El recuerdo es un presente encapsulado tras una foto antigua, o en el sabor de una receta familiar, o en el estribillo de una canción de los ochenta, o en la luz cansada de una tarde de abril. También en el aroma del café molido y en la textura de aquella falda de gasa que permanece en las yemas de los años y en las esquinas de una ciudad abandonada. Toda la vida que transcurrió a través de ese recuerdo adquiere volumen al contacto con esos restos.
Una ciudad abandonada es el resumen final de lo acontecido en el interior de sus fronteras a lo largo de su existencia.

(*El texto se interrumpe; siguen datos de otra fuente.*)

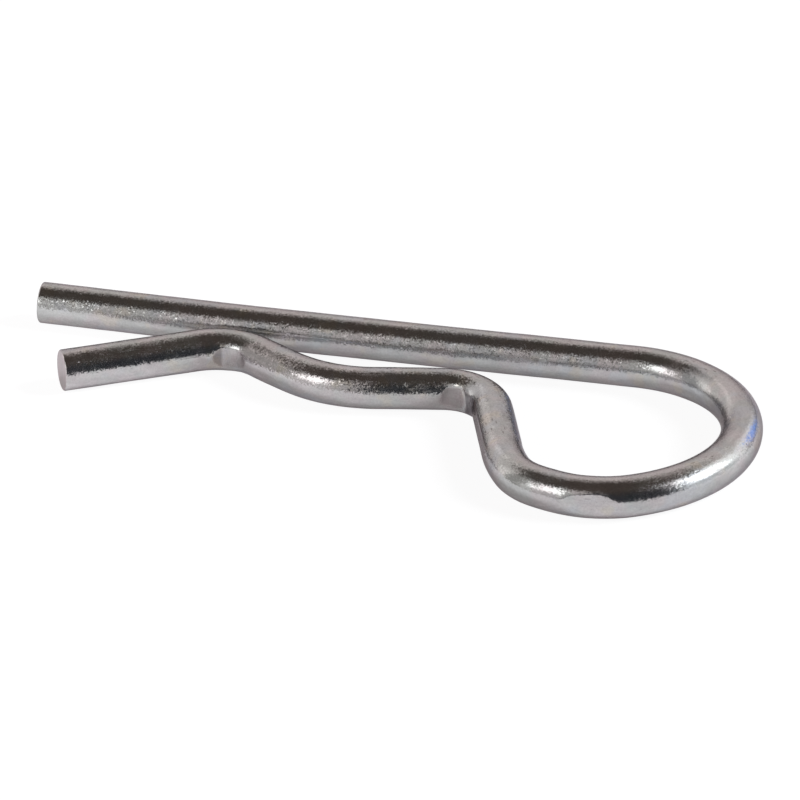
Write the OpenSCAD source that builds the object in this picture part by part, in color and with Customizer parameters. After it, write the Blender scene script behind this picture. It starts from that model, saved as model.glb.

En su evocación, residen las dichas y las desdichas, los acontecimientos programados y los inesperados, el fragor y la calma, el jaleo, la soledad, el júbilo, los suspiros de amor, la desesperación, el ansia de felicidad, la alegría y el fracaso, los gritos, los susurros, los pitidos de aquel vehículo que transitó por su asfalto y que yace ahora herrumbroso sobre un arcén. La ciudad abandonada conserva en sus fachadas, estampadas como en un viejo vestido, las sombras de sus ciudadanos. Se proyectan hacia el futuro para contar sus historias, para relatar cómo construyeron la convivencia, cómo la consumieron y cómo se deshizo en hilachos por la ruina del agotamiento, de la guerra, de la tozudez de la naturaleza, de la explosión de una central nuclear cercana, o del incomprensible empeño del ser humano por destruirlo todo.

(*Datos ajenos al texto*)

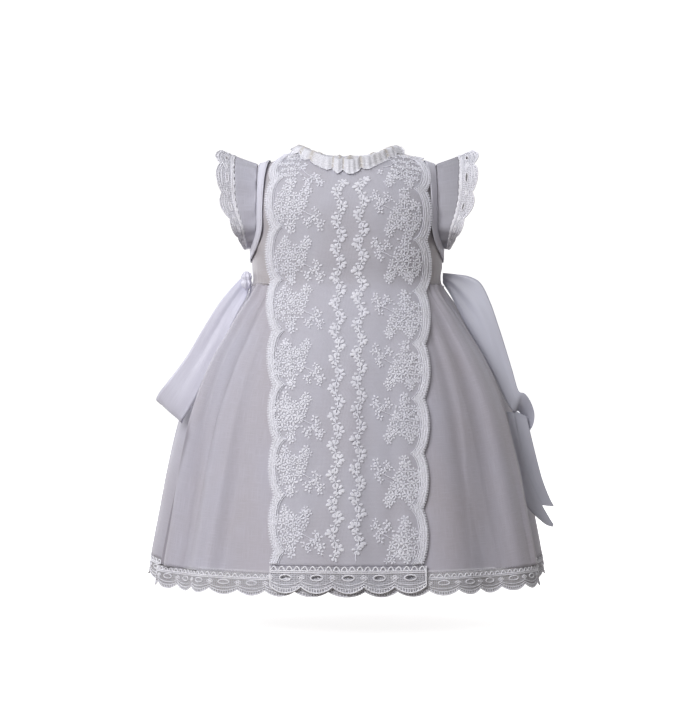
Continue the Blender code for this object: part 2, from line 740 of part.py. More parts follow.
def make_panel_lace(lace):
    """Eyelet lace along the panel's lower edge."""
    left, right = panel_edges(PANEL_HEM_HEIGHT, scallops=False)
    top = PANEL_HEM_HEIGHT - SEAM_GAP
    cusp = HEM_HEIGHT - LACE_HEIGHT + HEM_SCALLOP_DEPTH + 3.0
    eyelet = PANEL_HEM_HEIGHT - EYELET_DROP - 1.0
    walls, holes = [], []
    for rise in (OVERLAY_RISE + CLOTH_WALL, OVERLAY_RISE):
        grid = []
        for number in range(PANEL_LACE_SCALLOPS):
            last = number == PANEL_LACE_SCALLOPS - 1
            for share in LACE_SHARES + (1.0,) if last else LACE_SHARES:
                x = left + (right - left) * (number + share) / PANEL_LACE_SCALLOPS
                column = []
                for height in lace_column(share, top, cusp, HEM_SCALLOP_DEPTH, eyelet):
                    point = cloth_point(bearing_of(x, height), height, rise)
                    column.append(point + Vector((0.0, -0.5 * SEAM_GAP, 0.0)))
                grid.append(column)
        walls.append(grid)
    for number in range(PANEL_LACE_SCALLOPS):
        holes += [(4 * number + 1, 1), (4 * number + 2, 1)]
    wall_object("lace_panel_hem", walls[0], walls[1], lace, holes=holes)


def make_ribbon(name, side, lines, material):
    """A satin ribbon swept through its cross lines, with its wall square to the satin."""
    middles = []
    grid = []
    for ax, ay, az, bx, by, bz in lines:
        edge = Vector((side * ax, ay, az))
        other = Vector((side * bx, by, bz))
        grid.append([edge, 0.5 * (edge + other), other])
        middles.append(0.5 * (edge + other))
    outer, inner = [], []
    for number, line in enumerate(grid):
        before = middles[max(number - 1, 0)]
        after = middles[min(number + 1, len(middles) - 1)]
        normal = (after - before).cross(line[2] - line[0]).normalized()
        outer.append([point + normal * (0.5 * RIBBON_WALL) for point in line])
        inner.append([point - normal * (0.5 * RIBBON_WALL) for point in line])
    wall_object(name, outer, inner, material)


def make_knot(material):
    """Small gathered puff where the left ribbon is caught in the side seam."""
    steps, rings = 14, 7
    mesh = bmesh.new()
    centre = Vector(KNOT_CENTRE)
    poles = [mesh.verts.new((centre + Vector((0.0, 0.0, KNOT_RADII[2] * end))) * MM) for end in (-1, 1)]
    loops = []
    for ring in range(1, rings):
        lift = math.pi * ring / rings - 0.5 * math.pi
        loop = []
        for step in range(steps):
            turn = 2.0 * math.pi * step / steps
            crease = 1.0 + 0.07 * math.cos(KNOT_FOLDS * turn)
            x = KNOT_RADII[0] * crease * math.cos(lift) * math.cos(turn)
            y = KNOT_RADII[1] * crease * math.cos(lift) * math.sin(turn)
            loop.append(mesh.verts.new((centre + Vector((x, y, KNOT_RADII[2] * math.sin(lift)))) * MM))
        loops.append(loop)
    for lower, upper in zip(loops, loops[1:]):
        for step in range(steps):
            after = (step + 1) % steps
            mesh.faces.new((lower[step], lower[after], upper[after], upper[step]))
    for step in range(steps):
        after = (step + 1) % steps
        mesh.faces.new((poles[0], loops[0][after], loops[0][step]))
        mesh.faces.new((poles[1], loops[-1][step], loops[-1][after]))
    bmesh.ops.recalc_face_normals(mesh, faces=mesh.faces[:])
    mesh_object("ribbon_left_knot", mesh, material)


def main():
    clear_scene()
    organza = cloth_material("silk organza", (0.72, 0.72, 0.76), 0.75)
    mounted = cloth_material("organza mounted on cotton", (0.74, 0.72, 0.72), 0.8)
    cotton = cloth_material("cotton batiste lining", (0.72, 0.69, 0.66), 0.85)
    lace = cloth_material("embroidered lace", (0.80, 0.81, 0.86), 0.85)
    binding = cloth_material("cotton bias binding", (0.78, 0.78, 0.82), 0.8)
    satin = cloth_material("polyester satin ribbon", (0.80, 0.81, 0.88), 0.3)
    pearl = cloth_material("pearl button", (0.86, 0.85, 0.82), 0.25)
    make_bodice(mounted)
    make_placket(binding, pearl)
    make_neck_frill(lace)
    make_bindings(binding)
    make_sleeves(organza, lace)
    make_skirt(organza)
    make_lining(cotton)
    make_hem_lace(lace)
    make_panel(lace)
    make_panel_lace(lace)
    make_ribbon("ribbon_left_loop", -1.0, LEFT_LOOP, satin)
    make_ribbon("ribbon_right_loop", 1.0, RIGHT_LOOP, satin)
    make_ribbon("ribbon_right_tail_outer", 1.0, OUTER_TAIL, satin)
    make_ribbon("ribbon_right_tail_inner", 1.0, INNER_TAIL, satin)
    make_knot(satin)


main()
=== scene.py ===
import math

import bpy
import numpy as np
from mathutils import Matrix, Vector


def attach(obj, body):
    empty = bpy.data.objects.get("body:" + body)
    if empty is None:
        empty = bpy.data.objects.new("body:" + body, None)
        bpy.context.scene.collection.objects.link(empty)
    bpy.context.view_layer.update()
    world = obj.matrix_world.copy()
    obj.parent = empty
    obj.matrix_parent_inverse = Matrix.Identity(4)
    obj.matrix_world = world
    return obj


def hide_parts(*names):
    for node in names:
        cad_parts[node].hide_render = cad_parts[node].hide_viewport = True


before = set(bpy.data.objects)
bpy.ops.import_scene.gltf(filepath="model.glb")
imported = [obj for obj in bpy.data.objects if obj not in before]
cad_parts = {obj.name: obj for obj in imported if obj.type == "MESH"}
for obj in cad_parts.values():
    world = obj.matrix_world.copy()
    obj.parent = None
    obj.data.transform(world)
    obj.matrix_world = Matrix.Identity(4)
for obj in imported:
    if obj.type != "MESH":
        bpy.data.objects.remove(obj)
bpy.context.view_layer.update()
print("frame loaded")

scene = bpy.context.scene
mm = 0.001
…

Las metáforas cimientan las ruinas de las ciudades abandonadas. Son oxidadas moralejas que nadie visita, pero que se yerguen para soportar el paso de huracanes, terremotos y décadas: Isla de Hashima, Pripyat, Akarmara, Pyramiden, Armero, Belchite Kolmanskop, Varosha, Oradour Sur Glane… Todas ellas siguen escondidas a la vista de todos pero invisibles para la actualidad. Piedras detenidas en el tiempo que expiran ausencias y advertencias. Ocultas por el olvido, pero llamativas para los curiosos. Un viaje alrededor de ellas se perfila necesario desde el iceberg que se eleva sobre las heladas aguas de este periódico.
A vista de fénix, surcaremos los sdfsdfcielos que aún las envuelven, para explorar los motivos que la detuvieron en la Historia, para escuchar el eco de las voces que siguen susurrándonos nuestro posible futuro.

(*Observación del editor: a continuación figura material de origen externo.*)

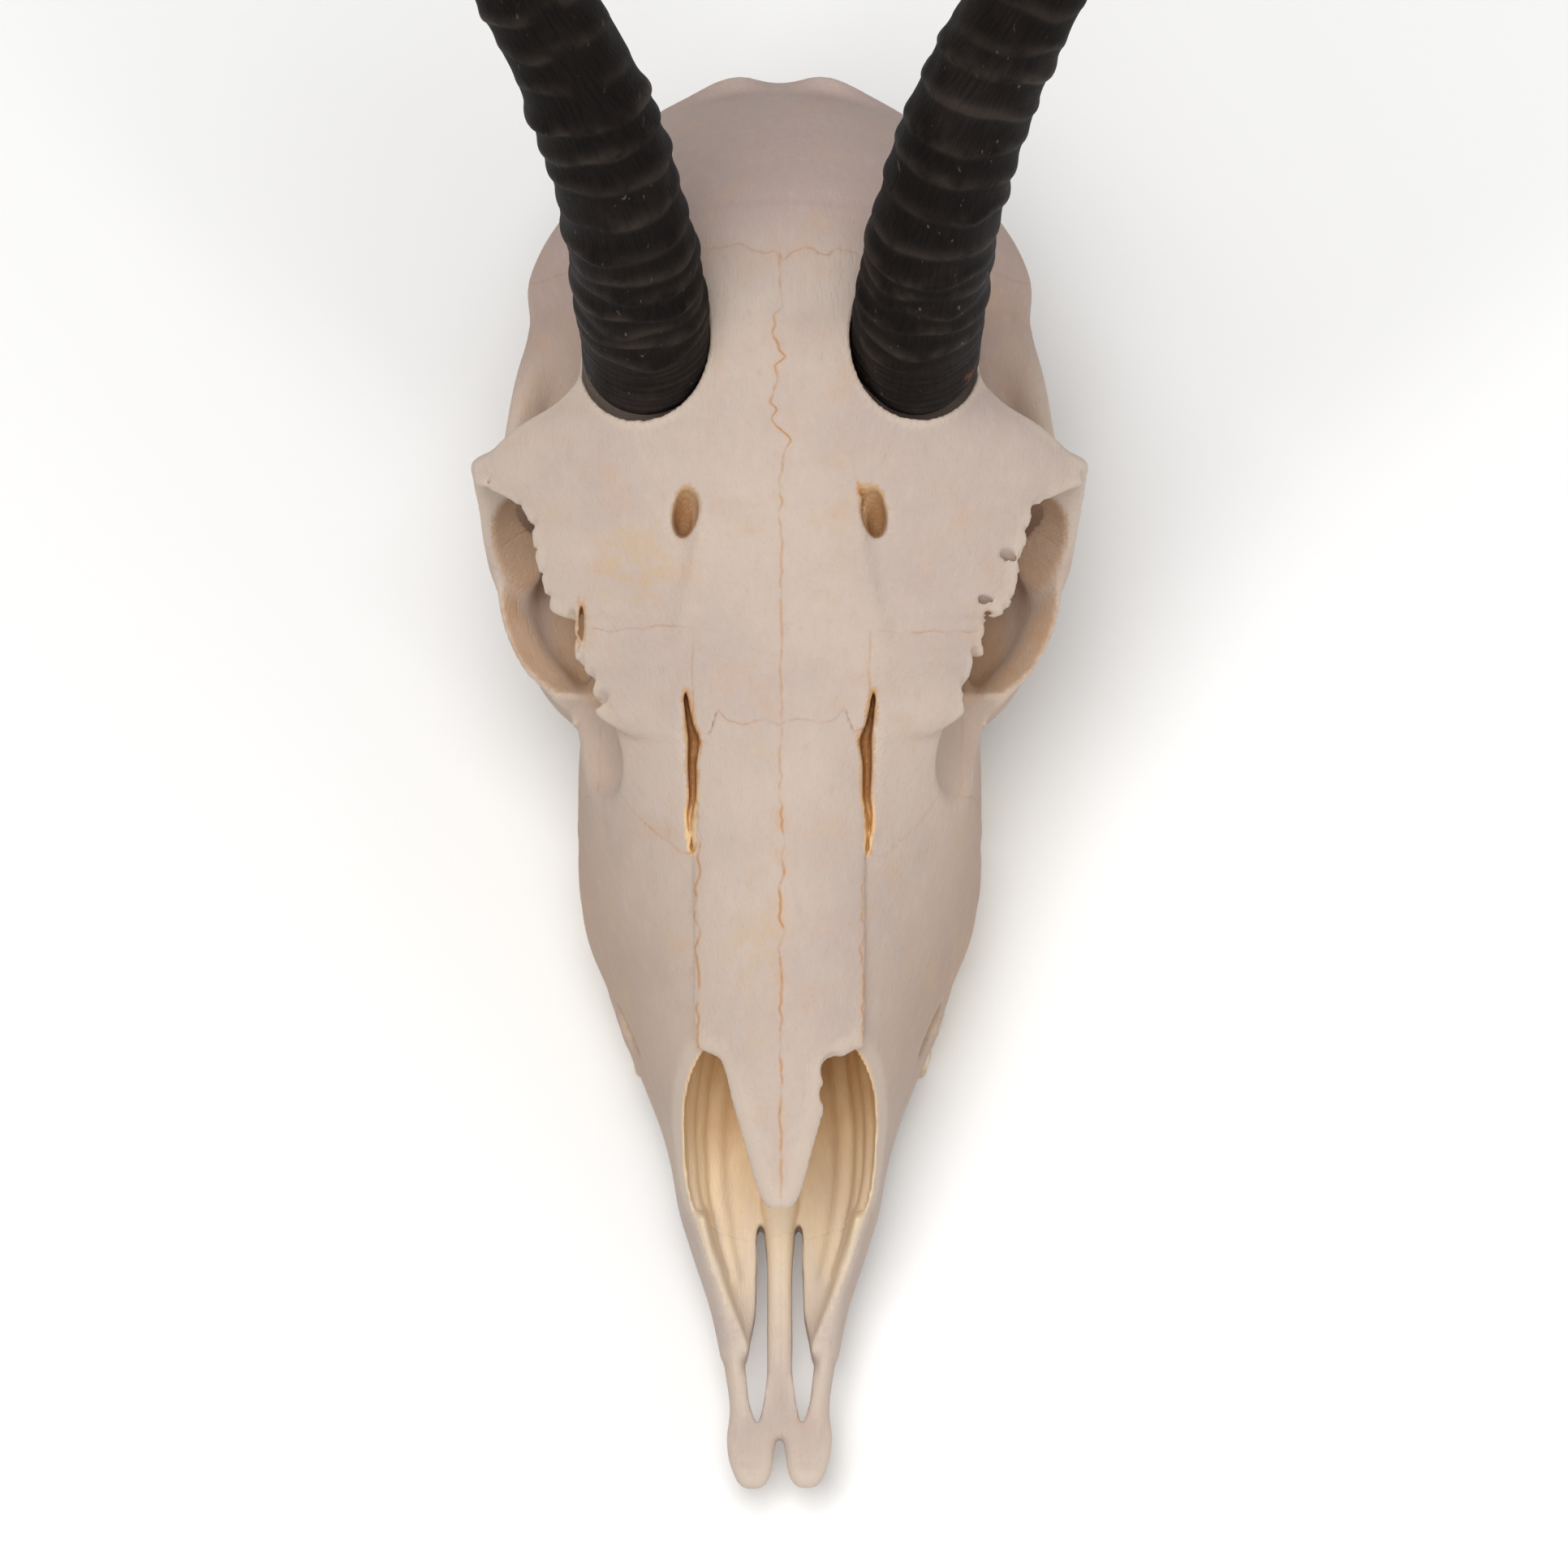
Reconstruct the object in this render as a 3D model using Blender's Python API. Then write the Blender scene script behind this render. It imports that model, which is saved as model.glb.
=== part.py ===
"""A springbok skull with its horn sheaths and no lower jaw, at life size.

The skull lies as it would rest on a table: on the grinding faces of its cheek teeth and on the tips
of the two processes beside the neck joint. The nose points along -Y, and the animal's left is +X.
Sizes are in millimetres: x to the animal's left, u rearward from the tip of the nose, z up.
"""
import math

import bmesh
import bpy
from mathutils import Matrix, Vector

MM = 0.001
GAP = 0.3                  # between bones that touch, and round each horn

# Driving sizes of the skull
FACE_TILT = 20.0           # degrees that the forehead and nose slope down to the front
NASAL_HALF_WIDTH = 14.1
BRAINCASE_HALF_WIDTH = 32.0
ORBIT_CENTRE = (41.0, 141.5, 67.0)
ORBIT_RADIUS = 19.5
PALATE_Z = 13.0            # the edge of the upper jaw that the teeth grow from
TOOTH_ROW_FRONT = 77.0
TOOTH_LENGTHS = (7.0, 8.0, 8.5, 11.5, 12.5, 13.0)
TOOTH_GAP = 0.5
TOOTH_HALF_WIDTHS = (3.6, 4.2, 4.8, 5.8, 6.2, 5.8)
HORN_BASE = (22.8, 175.8, 97.5)
HORN_LENGTH = 250.0
HORN_SINK = 4.0            # how deep the rim of each sheath sits in the bone
SEAT_REACH = 60.0          # how far up the horn the bone keeps clear of it
RIDGE_COUNT = 18
RIDGE_REACH = 150.0        # how far up each horn its rings go
RIDGE_HEIGHT = 0.7

# How fine the solid bones are
VOXEL = 1.15
SMOOTH_STEPS = 2
BONE_TRIANGLES = 6200
HORN_SIDES = 14

BONE_COLOUR = (0.70, 0.58, 0.48)
BONE_ROUGHNESS = 0.62
HORN_COLOUR = (0.012, 0.009, 0.008)
HORN_ROUGHNESS = 0.45

tilt = math.radians(FACE_TILT)

# The cut between the forehead and the braincase, seen from the side
CORONAL_CUT = [(147.0, 36.5), (151.0, 42.0), (187.0, 84.0), (190.8, 96.0), (189.2, 126.0)]


def smooth_row(rows, t):
    """Read a table of stations at t, its first column, on a curve that never overshoots."""
    last = len(rows) - 2
    i = min(max(sum(1 for row in rows if row[0] <= t) - 1, 0), last)
    span = rows[i + 1][0] - rows[i][0]
    f = min(max((t - rows[i][0]) / span, 0.0), 1.0)

    def rise(k, column):
        return (rows[k + 1][column] - rows[k][column]) / (rows[k + 1][0] - rows[k][0])

    def slope(k, column):
        if k == 0 or k > last:
            return rise(min(k, last), column)
        before, after = rise(k - 1, column), rise(k, column)
        if before * after <= 0.0:
            return 0.0
        return 2.0 * before * after / (before + after)

    values = []
    for column in range(len(rows[0])):
        start, end = rows[i][column], rows[i + 1][column]
        m0, m1 = slope(i, column) * span, slope(i + 1, column) * span
        values.append((2 * f ** 3 - 3 * f ** 2 + 1) * start + (f ** 3 - 2 * f ** 2 + f) * m0
                      + (3 * f ** 2 - 2 * f ** 3) * end + (f ** 3 - f ** 2) * m1)
    return values


def from_face(x, s, h):
    """Turn a place on the face, s rearward along it and h out of it, into x, u and z."""
    return x, s * math.cos(tilt) - h * math.sin(tilt), s * math.sin(tilt) + h * math.cos(tilt)


def mesh_object(name, bm):
    """Close a bmesh into an object of the scene, with its faces pointing out."""
    bmesh.ops.recalc_face_normals(bm, faces=bm.faces)
    mesh = bpy.data.meshes.new(name)
    bm.to_mesh(mesh)
    bm.free()
    piece = bpy.data.objects.new(name, mesh)
    bpy.context.scene.collection.objects.link(piece)
    return piece


def skin_rings(name, rings):
    """Close a run of rings, each a list of points in millimetres, into one body."""
    bm = bmesh.new()
    loops = [[bm.verts.new(Vector(point) * MM) for point in ring] for ring in rings]
    for near, far in zip(loops, loops[1:]):
        for k in range(len(near)):
            following = (k + 1) % len(near)
            bm.faces.new((near[k], near[following], far[following], far[k]))
    bm.faces.new(loops[0])
    bm.faces.new(loops[-1])
    bmesh.ops.triangulate(bm, faces=[face for face in bm.faces if len(face.verts) > 4])
    return mesh_object(name, bm)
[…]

Nos elevamos para viajar a Japón. En 1974, una isla en mitad del Mar de la China detuvo las máquinas. Se agotó la mina de carbón y en Hashima, que había sido ejemplo de modernidad y rendimiento económico, se pararon todos los relojes. Se paró incluso el reloj de sol que aún cimbrea en lo alto de la torre del ayuntamiento, cuya sombra se fue alargando más allá del ocaso. Se marcharon sus habitantes, pero dejaron sus vidas ancladas como fuertes contrapesos que agrietaron las paredes y hundieron los cimientos.
Los gruesos muros que delimitaron los dormitorios y los cuartos de baño, las aulas y el patio de juego, la panadería y el mostrador del banco, forman ahora un gigantesco casillero de moho en el que se clasifican los sucesos que no han ocurrido. Toda la isla es un lóbrego reflejo de vidas interrumpidas, el negativo de un encuadre imposible. Las escaleras rotas, los tabiques derribados, los tablones arrancados son iconos de los deseos incumplidos. Sueños que rebotan en las mugrientas fachadas de los bloques de viviendas, que descienden en un torrente de fango por las calles ennegrecidas, resbalando hasta precipitarse por los acantilados.
Cuando el carbón se agotó, todos los habitantes se marcharon de la Isla buscando un lugar donde alimentar los años, pero no percibieron que se dejaban atrás las historias que no vivirían, regalos sin desenvolver, encuentros casuales, sorpresas escondidas, amores plantados, llantos y risas. Un destino irrealizable sellado en una coraza de plomo cubierto por una fina capa negra.
El turista que visita Hashima encuentra la vida que no eligió. Pasea por los salones y los vestíbulos de los años que no ha vivido, entre los escombros de las cartas no enviadas, los proyectos rechazados, los lugares no visitados, el amigo traicionado o aquel amor de verano del que nunca supo su dirección. El visitante hace equilibrismo sobre las barandas del pasado y ansía que en alguno de los patios, bajo los cascotes, resista alguna veta de su juventud.